Otherwise - if the refugee is identified, they are released into the community.
It is still not permanent even when all avenues ae exhausted.
on 02-03-2015 08:19 AM
Thought I'd repost this for a laugh. post # 179
@idlewhile wrote:Ther was 4 people in detention when Labor came to power. No children were in detention. FACT.
4?
Figure 26: People taken into immigration detention from 2004–05 to 2007–08
http://www.immi.gov.au/about/reports/annual/2007-08/html/outcome1/output1-5.htm
on 02-03-2015 08:35 AM
Polks
Taken into detention and "in detention" are two different things.
Either way, it might be worth showing the graph of 2008 and beyond, I'd like to see just how steep a rise it is
Triggs takes the punches that should be hitting Labor
Through its extraordinary attack on the president of the Human Rights Commission, the Federal Government has
allowed Labor to avoid scrutiny for its own role in allowing children to suffer in detention, writes Annabel Crabb.
"the Australian Labor Party now fancies itself to be on the moral high ground, refugee policy-wise."
Labor, in Government, opened the floodgates and then spent panicked months brainstorming increasingly unpleasant things to do to the hordes of desperate chancers who - not unreasonably - took up the earlier-proffered option of being treated humanely.
on 02-03-2015 02:38 PM
Attorney-General George Brandis censured over Gillian Triggs affair
- Sarah Whyte, the Sydney Morning Herald
on 02-03-2015 02:43 PM
What are they going to do, take his birthday away ?

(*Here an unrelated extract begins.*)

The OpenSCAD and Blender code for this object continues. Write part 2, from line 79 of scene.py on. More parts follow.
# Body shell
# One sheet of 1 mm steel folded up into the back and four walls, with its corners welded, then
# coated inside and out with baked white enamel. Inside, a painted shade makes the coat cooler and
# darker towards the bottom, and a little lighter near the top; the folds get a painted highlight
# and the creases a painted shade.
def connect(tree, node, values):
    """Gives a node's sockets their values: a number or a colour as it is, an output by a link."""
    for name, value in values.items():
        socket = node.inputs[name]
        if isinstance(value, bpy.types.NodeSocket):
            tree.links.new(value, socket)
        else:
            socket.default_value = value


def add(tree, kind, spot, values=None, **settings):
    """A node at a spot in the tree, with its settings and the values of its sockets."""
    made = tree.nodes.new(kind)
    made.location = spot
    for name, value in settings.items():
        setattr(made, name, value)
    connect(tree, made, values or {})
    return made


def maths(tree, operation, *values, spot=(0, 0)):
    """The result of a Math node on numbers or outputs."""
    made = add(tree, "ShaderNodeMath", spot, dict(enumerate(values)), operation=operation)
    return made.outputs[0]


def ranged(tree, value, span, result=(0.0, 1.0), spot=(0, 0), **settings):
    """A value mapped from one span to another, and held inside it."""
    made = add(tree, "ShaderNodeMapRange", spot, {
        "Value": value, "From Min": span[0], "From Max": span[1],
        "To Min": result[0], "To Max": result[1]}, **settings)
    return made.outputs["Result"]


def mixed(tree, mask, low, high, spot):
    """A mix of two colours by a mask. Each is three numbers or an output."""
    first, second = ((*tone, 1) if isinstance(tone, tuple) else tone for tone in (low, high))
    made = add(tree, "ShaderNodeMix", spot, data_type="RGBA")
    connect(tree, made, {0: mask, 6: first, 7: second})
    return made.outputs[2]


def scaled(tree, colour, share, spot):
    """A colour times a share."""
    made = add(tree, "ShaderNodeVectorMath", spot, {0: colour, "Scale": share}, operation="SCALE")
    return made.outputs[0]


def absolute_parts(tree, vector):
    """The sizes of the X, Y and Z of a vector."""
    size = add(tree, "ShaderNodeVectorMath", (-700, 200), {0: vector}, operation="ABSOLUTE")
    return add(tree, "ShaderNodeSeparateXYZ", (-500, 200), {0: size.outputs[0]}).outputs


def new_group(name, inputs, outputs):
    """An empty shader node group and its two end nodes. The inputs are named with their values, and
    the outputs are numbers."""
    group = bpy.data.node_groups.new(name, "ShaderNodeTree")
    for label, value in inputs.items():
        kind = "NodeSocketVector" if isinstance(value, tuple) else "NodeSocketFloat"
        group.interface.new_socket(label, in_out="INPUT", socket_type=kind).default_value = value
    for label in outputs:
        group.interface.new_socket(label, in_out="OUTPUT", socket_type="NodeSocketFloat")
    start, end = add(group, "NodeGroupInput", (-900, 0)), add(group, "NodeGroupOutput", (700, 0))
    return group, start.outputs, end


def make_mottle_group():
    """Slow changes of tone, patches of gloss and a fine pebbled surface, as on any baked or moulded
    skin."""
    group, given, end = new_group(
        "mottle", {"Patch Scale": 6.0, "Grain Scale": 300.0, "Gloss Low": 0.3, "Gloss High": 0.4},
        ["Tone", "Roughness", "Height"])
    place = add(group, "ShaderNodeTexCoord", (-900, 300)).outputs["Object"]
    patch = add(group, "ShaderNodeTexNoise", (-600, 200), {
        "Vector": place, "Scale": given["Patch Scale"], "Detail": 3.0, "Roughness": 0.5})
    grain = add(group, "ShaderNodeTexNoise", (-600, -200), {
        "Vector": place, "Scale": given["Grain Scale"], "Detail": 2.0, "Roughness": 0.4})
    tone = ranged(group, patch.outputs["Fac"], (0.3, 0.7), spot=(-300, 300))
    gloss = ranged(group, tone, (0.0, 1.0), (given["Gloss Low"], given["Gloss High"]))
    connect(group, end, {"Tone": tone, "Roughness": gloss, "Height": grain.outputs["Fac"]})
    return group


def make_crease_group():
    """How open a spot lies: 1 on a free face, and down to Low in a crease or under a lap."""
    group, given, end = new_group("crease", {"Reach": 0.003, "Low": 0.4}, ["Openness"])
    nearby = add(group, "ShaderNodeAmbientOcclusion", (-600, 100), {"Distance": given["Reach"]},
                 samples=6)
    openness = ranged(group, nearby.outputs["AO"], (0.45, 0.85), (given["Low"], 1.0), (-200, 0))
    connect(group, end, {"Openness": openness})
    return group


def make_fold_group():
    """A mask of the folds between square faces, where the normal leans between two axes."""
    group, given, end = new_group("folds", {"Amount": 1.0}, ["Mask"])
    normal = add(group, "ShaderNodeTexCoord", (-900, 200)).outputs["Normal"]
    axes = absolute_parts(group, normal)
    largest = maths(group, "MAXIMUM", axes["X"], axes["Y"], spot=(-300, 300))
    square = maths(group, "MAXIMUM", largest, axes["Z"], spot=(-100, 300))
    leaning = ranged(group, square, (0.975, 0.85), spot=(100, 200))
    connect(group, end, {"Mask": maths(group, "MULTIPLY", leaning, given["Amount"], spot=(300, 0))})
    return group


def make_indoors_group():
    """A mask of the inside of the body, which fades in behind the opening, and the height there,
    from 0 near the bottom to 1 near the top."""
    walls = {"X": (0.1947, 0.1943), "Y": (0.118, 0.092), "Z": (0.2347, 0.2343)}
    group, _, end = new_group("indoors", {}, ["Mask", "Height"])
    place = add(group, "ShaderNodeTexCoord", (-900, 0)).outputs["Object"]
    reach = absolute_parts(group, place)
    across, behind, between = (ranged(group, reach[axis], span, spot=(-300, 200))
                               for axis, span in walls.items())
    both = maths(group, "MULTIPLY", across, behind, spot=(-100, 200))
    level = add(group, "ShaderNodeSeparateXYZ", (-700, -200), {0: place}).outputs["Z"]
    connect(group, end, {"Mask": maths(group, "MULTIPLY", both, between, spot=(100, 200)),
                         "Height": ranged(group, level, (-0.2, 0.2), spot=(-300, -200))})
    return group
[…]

No consequences, just a bit of grand standing by Wong.
on 02-03-2015 02:56 PM
@*julia*2010 wrote:but it is illegal to enter this country
without authorization - hence the need
to detain.
Yes, that is right, it is illegal to enter country without authorization, unless you immediately surrender to the authorities and ask for asylum. IF people would travel to Australian coast, waited for dark and then land on deserted beach, and disappeared into community, that would be illegal. But asylum seekers know that, and they want to do it the right way, and the moment they get to Australian waters they make their location known and wait for the authorities so they can apply for asylum.